── Data shown

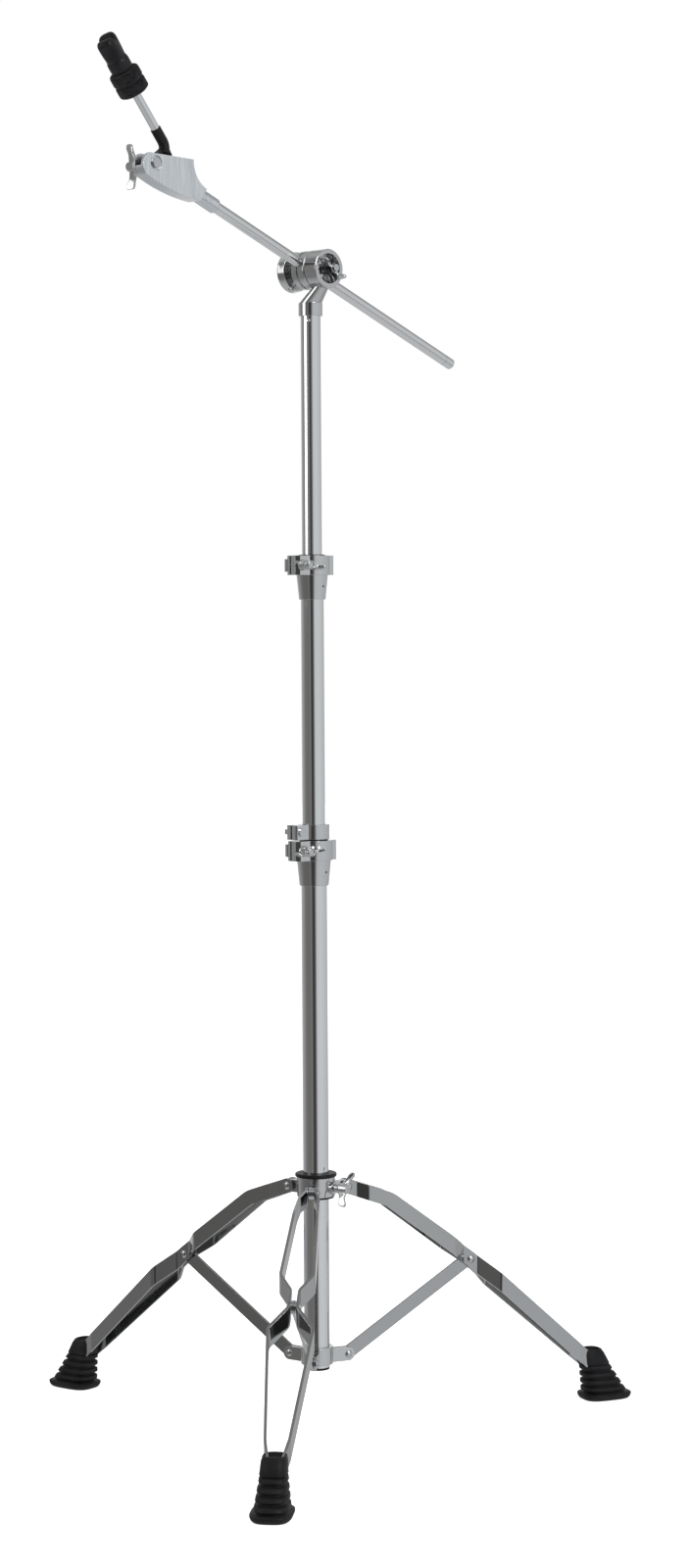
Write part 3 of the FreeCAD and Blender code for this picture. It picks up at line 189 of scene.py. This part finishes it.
def add_stage():
    """Plain pale floor."""
    half = FLOOR_HALF
    corners = [(-half, -half, 0), (half, -half, 0), (half, half, 0), (-half, half, 0)]
    mesh = bpy.data.meshes.new("floor")
    mesh.from_pydata(corners, [], [(0, 1, 2, 3)])
    floor = bpy.data.objects.new("floor", mesh)
    bpy.context.scene.collection.objects.link(floor)
    material = bpy.data.materials.new("floor_white")
    material.use_nodes = True
    shader = material.node_tree.nodes["Principled BSDF"]
    shader.inputs["Base Color"].default_value = (1, 1, 1, 1)
    shader.inputs["Roughness"].default_value = 0.7
    shader.inputs["Emission Color"].default_value = (1, 1, 1, 1)
    shader.inputs["Emission Strength"].default_value = FLOOR_GLOW
    mesh.materials.append(material)
    floor.visible_glossy = False


# ---------------------------------------------------------------- finishes
def new_material(name, colour, metallic, roughness):
    """Principled material with its tree, shader and object-space coordinates."""
    material = bpy.data.materials.new(name)
    material.use_nodes = True
    tree = material.node_tree
    shader = tree.nodes["Principled BSDF"]
    shader.inputs["Base Color"].default_value = (*colour, 1)
    shader.inputs["Metallic"].default_value = metallic
    shader.inputs["Roughness"].default_value = roughness
    place = tree.nodes.new("ShaderNodeTexCoord")
    return material, tree, shader, place.outputs["Object"]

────

[Problem to solve] Copy out the whole listing exactly; please set it all down.

[Exercise output]
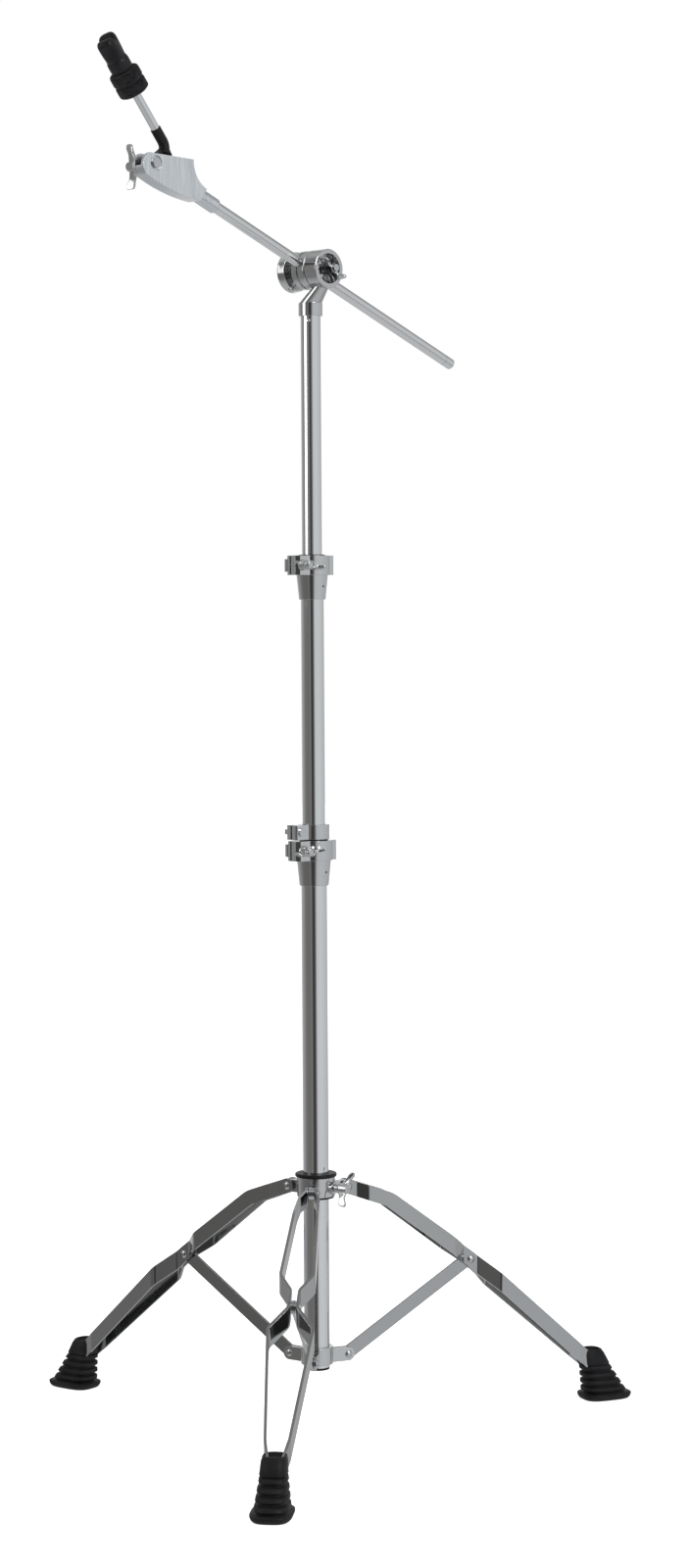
Write part 3 of the FreeCAD and Blender code for this picture. It picks up at line 189 of scene.py. This part finishes it.
def add_stage():
    """Plain pale floor."""
    half = FLOOR_HALF
    corners = [(-half, -half, 0), (half, -half, 0), (half, half, 0), (-half, half, 0)]
    mesh = bpy.data.meshes.new("floor")
    mesh.from_pydata(corners, [], [(0, 1, 2, 3)])
    floor = bpy.data.objects.new("floor", mesh)
    bpy.context.scene.collection.objects.link(floor)
    material = bpy.data.materials.new("floor_white")
    material.use_nodes = True
    shader = material.node_tree.nodes["Principled BSDF"]
    shader.inputs["Base Color"].default_value = (1, 1, 1, 1)
    shader.inputs["Roughness"].default_value = 0.7
    shader.inputs["Emission Color"].default_value = (1, 1, 1, 1)
    shader.inputs["Emission Strength"].default_value = FLOOR_GLOW
    mesh.materials.append(material)
    floor.visible_glossy = False


# ---------------------------------------------------------------- finishes
def new_material(name, colour, metallic, roughness):
    """Principled material with its tree, shader and object-space coordinates."""
    material = bpy.data.materials.new(name)
    material.use_nodes = True
    tree = material.node_tree
    shader = tree.nodes["Principled BSDF"]
    shader.inputs["Base Color"].default_value = (*colour, 1)
    shader.inputs["Metallic"].default_value = metallic
    shader.inputs["Roughness"].default_value = roughness
    place = tree.nodes.new("ShaderNodeTexCoord")
    return material, tree, shader, place.outputs["Object"]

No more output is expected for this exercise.